Tapi ketentuan PHK dengan alasan efisiensi itu telah diubah dalam UU Cipta Kerja dan PP No.35 Tahun 2021. Juanda menyebut PHK dengan alasan efisiensi sebagaimana diatur Pasal 43 PP No.35 Tahun 2021 dibagi menjadi 2 jenis. Pertama, efisiensi karena perusahaan mengalami kerugian dan buruh berhak mendapatkan uang pesangon sebesar 0,5 kali ketentuan Pasal 40 ayat (2); uang penghargaan masa kerja 1 kali ketentuan Pasal 40 ayat (3); dan uang penggantian hak sesuai ketentuan Pasal 40 ayat (4).

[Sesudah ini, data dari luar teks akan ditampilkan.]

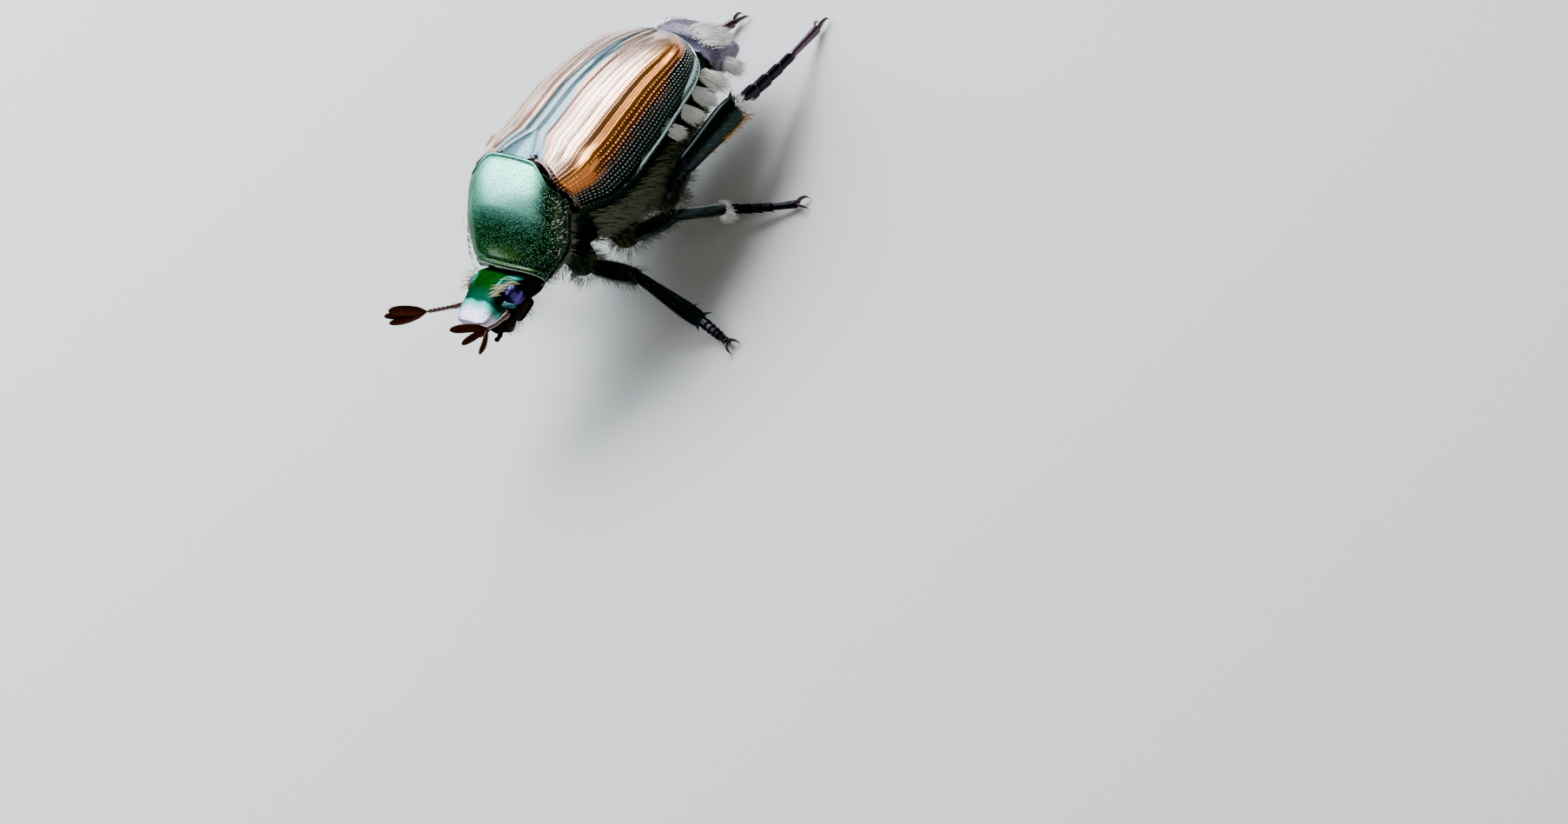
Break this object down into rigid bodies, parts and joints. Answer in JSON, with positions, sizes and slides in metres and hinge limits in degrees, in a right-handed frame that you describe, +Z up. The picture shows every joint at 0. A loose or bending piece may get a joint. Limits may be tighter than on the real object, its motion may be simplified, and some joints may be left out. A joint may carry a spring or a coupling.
{
  "type": "japanese beetle",
  "caption": "Standing life-size beetle with a green fore body, ribbed copper wing cases, fan-tipped feelers and white hair tufts, as a still display model.",
  "frame": {"origin": "middle of the whole beetle's footprint box, on the floor that its feet stand on", "axes": "-Y the way the head faces, +X the beetle's left, +Z up"},
  "size_m": [0.0126, 0.0146, 0.0057],
  "materials": {
    "green_shell": "glossy, finely pitted, metallic green",
    "copper_shell": "glossy, ribbed, copper brown with dark green edges",
    "dark_body": "black green with pale hair",
    "dark_leg": "black green, satin",
    "brown_feelers": "dark red brown, satin",
    "eye": "glossy violet black"
  },
  "bodies": {
    "root": {"pronotum": "green_shell", "head": "green_shell", "mouthparts": "brown_feelers", "scutellum": "green_shell", "thorax": "dark_body", "abdomen": "dark_body", "pygidium": "dark_body", "elytron_left": "copper_shell", "eye_left": "eye", "antenna_left_stalk": "brown_feelers", "antenna_left_club": "brown_feelers", "palp_left": "brown_feelers", "leg_fore_left_coxa": "dark_leg", "leg_fore_left_femur": "dark_leg", "leg_fore_left_tibia": "dark_leg", "leg_fore_left_tarsus": "dark_leg", "leg_mid_left_coxa": "dark_leg", "leg_mid_left_femur": "dark_leg", "leg_mid_left_tibia": "dark_leg", "leg_mid_left_tarsus": "dark_leg", "leg_hind_left_coxa": "dark_leg", "leg_hind_left_femur": "dark_leg", "leg_hind_left_tibia": "dark_leg", "leg_hind_left_tarsus": "dark_leg", "elytron_right": "copper_shell", "eye_right": "eye", "antenna_right_stalk": "brown_feelers", "antenna_right_club": "brown_feelers", "palp_right": "brown_feelers", "leg_fore_right_coxa": "dark_leg", "leg_fore_right_femur": "dark_leg", "leg_fore_right_tibia": "dark_leg", "leg_fore_right_tarsus": "dark_leg", "leg_mid_right_coxa": "dark_leg", "leg_mid_right_femur": "dark_leg", "leg_mid_right_tibia": "dark_leg", "leg_mid_right_tarsus": "dark_leg", "leg_hind_right_coxa": "dark_leg", "leg_hind_right_femur": "dark_leg", "leg_hind_right_tibia": "dark_leg", "leg_hind_right_tarsus": "dark_leg"}
  },
  "joints": []
}
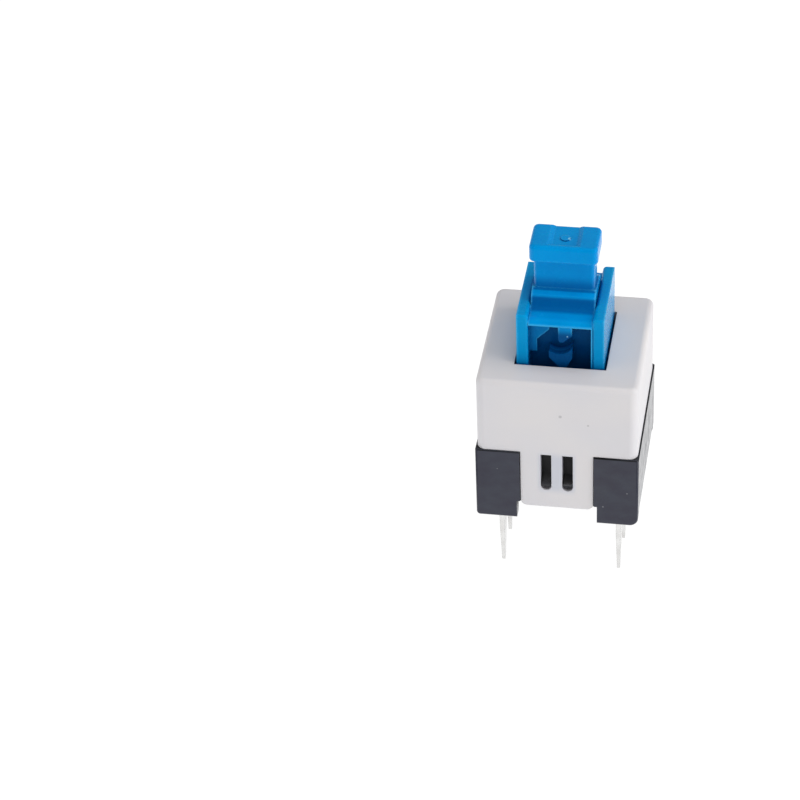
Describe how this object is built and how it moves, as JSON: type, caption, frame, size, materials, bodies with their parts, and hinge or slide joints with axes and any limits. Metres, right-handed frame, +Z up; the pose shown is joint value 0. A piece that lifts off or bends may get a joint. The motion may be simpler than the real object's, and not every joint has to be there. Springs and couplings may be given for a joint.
{
  "type": "push switch",
  "caption": "Square self-locking push switch: white cover, black base, blue plunger with a heart cam, and rows of flat through-hole pins.",
  "frame": {"origin": "middle of the board plane, under the four feet of the base and between the two pin rows", "axes": "+Z up along the plunger, +X across the two pin rows, -Y towards the cam window of the plunger"},
  "size_m": [0.0086, 0.0086, 0.0196],
  "materials": {
    "white_plastic": "smooth moulded, satin",
    "black_plastic": "smooth moulded, satin",
    "blue_plastic": "smooth moulded, soft gloss",
    "tinned_brass": "bright tin plating",
    "spring_wire": "drawn spring wire",
    "lock_wire": "bright drawn wire",
    "leaf_steel": "rolled spring strip",
    "contact_bronze": "rolled contact strip"
  },
  "bodies": {
    "housing": {"cover": "white_plastic", "base": "black_plastic", "lock_spring": "leaf_steel", "return_spring": "spring_wire", "terminal_left_front": "tinned_brass", "terminal_left_middle": "tinned_brass", "terminal_left_rear": "tinned_brass", "terminal_right_front": "tinned_brass", "terminal_right_middle": "tinned_brass", "terminal_right_rear": "tinned_brass"},
    "plunger_body": {"plunger": "blue_plastic", "contact_left": "contact_bronze", "contact_right": "contact_bronze"},
    "lock_pin_body": {"lock_pin": "lock_wire"}
  },
  "joints": [
    {"name": "plunger_slide", "type": "slide", "parent": "housing", "child": "plunger_body", "axis": [0, 0, -1], "range_m": [0, 0.0025], "stiffness_N_per_m": 300, "deforming": ["return_spring"]},
    {"name": "lock_pin_swing", "type": "hinge", "parent": "housing", "child": "lock_pin_body", "pos_m": [-0.0001, -0.00305, 0.0018], "axis": [0, 1, 0], "range_deg": [-3.35, 0]}
  ],
  "couplings": [
    {"joint": "lock_pin_swing", "follows": "plunger_slide", "rad_per_m": -23.226}
  ]
}
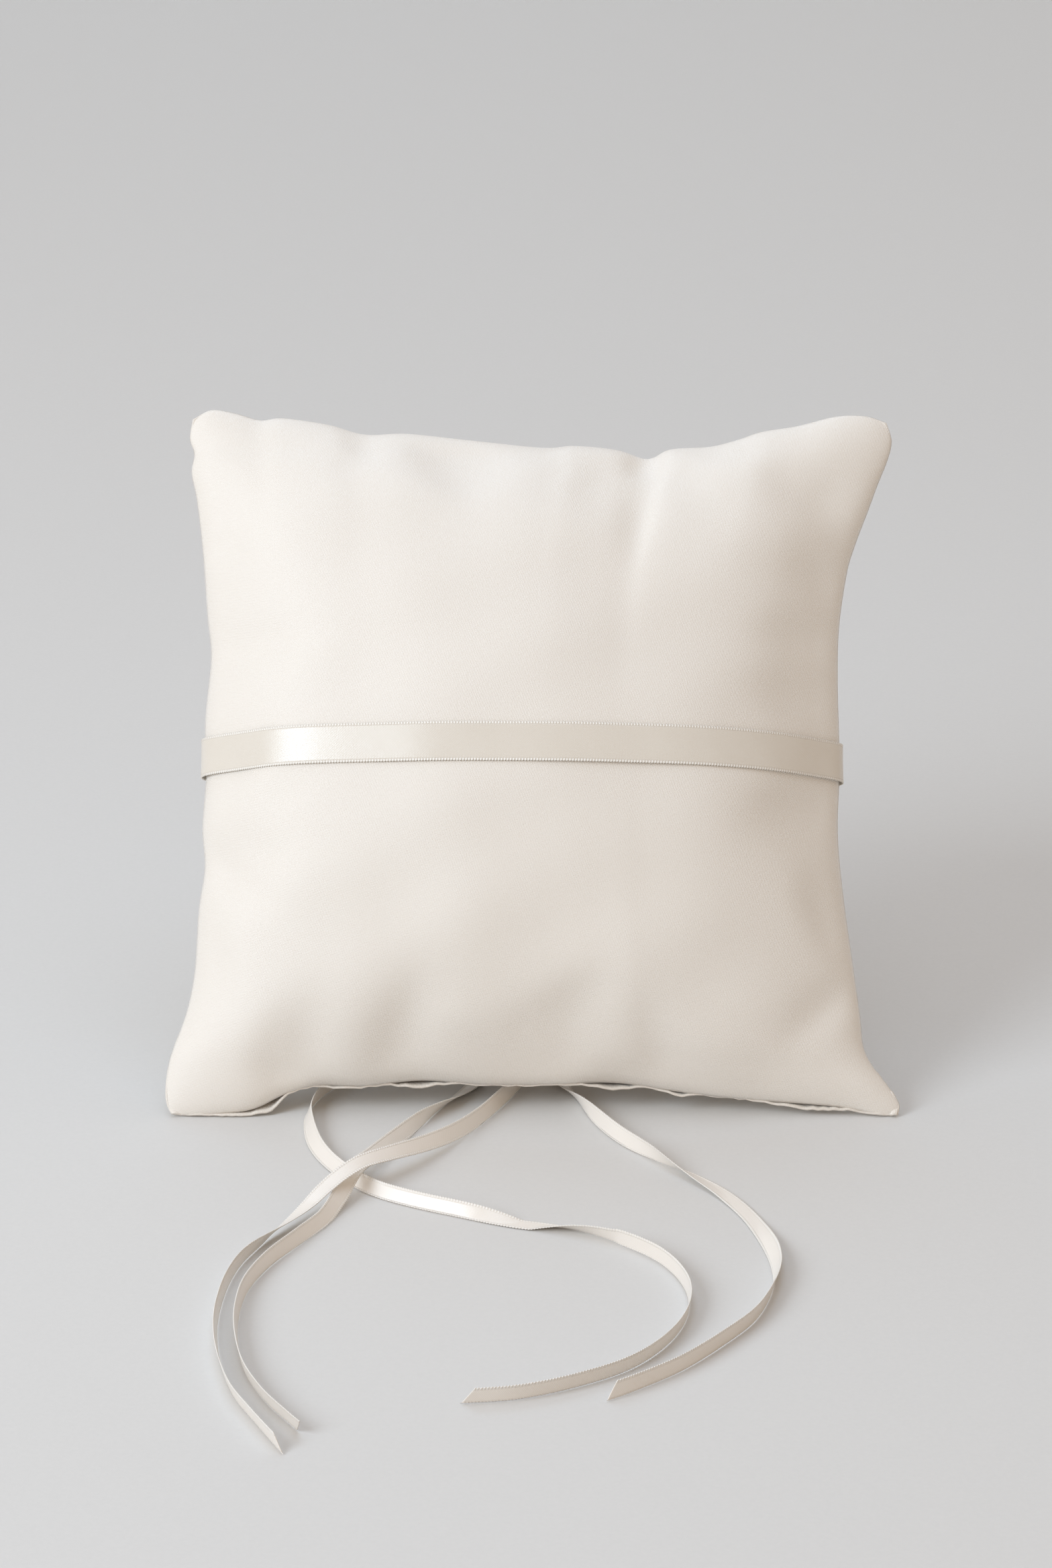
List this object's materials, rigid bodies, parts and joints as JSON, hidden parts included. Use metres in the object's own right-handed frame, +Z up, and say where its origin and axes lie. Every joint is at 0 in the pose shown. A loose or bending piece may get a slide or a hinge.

Kedua, efisiensi untuk mencegah terjadinya kerugian. Pekerja yang mengalami PHK karena alasan ini mendapat uang pesangon sebesar 1 kali ketentuan Pasal 40 ayat (2); uang penghargaan masa kerja 1 kali ketentuan Pasal 40 ayat (3); dan uang penggantian hak sesuai ketentuan pasal 40 ayat (4).

Baca juga:  KEMENAKER SEDANG MENGKAJI SKEMA PENDANAAN PELATIHAN DAN TUNJANGAN PHK

Bila dihitung-hitung, kata Juanda, besaran kompensasi PHK dengan alasan efisiensi sesuai UU Ketenagakerjaan jumlahnya lebih besar daripada yang diatur UU Cipta Kerja. Selain jumlah perkaliannya berkurang dalam menghitung uang pesangon, UU Cipta Kerja juga memangkas pengganti perumahan serta pengobatan dan perawatan sebesar 15 persen yang sebelumnya diatur dalam UU Ketenagakerjaan.

Bagi buruh yang keberatan dengan PHK karena alasan efisiensi ini, Juanda mengatakan upaya yang bisa ditempuh melakukan perundingan bipartit. Jika tidak selesai di tingkat bipartit dapat mengajukan mediasi ke Dinas Ketenagakerjaan setempat. Nantinya, Mediator akan menerbitkan anjuran agar dilaksanakan para pihak. Bila ada yang tidak sepakat, maka dapat mengajukan gugatan ke pengadilan hubungan industrial.

Bisa saja pengusaha memberikan besaran kompensasi PHK lebih besar dari yang sudah ditetapkan dalam peraturan. Upaya itu bisa dilakukan melalui negosiasi antara kedua belah pihak. Bisa juga perusahaan menerapkan kompensasi PHK di atas ketentuan dalam UU dengan mengaturnya dalam peraturan perusahaan (PP) atau perjanjian kerja bersama (PKB).

Perubahan Pasal 185 UU Ketenagakerjaan dalam UU Cipta Kerja mengatur pidana bagi pengusaha yang tidak membayar kompensasi pesangon yakni penjara paling singkat 1 tahun dan paling lama 4 tahun. Syaratnya, harus ada putusan terkait PHK yang sudah berkekuatan hukum tetap. Putusan ini menjadi landasan menjerat hukuman pidana jika pengusaha tidak membayar kompensasi pesangon.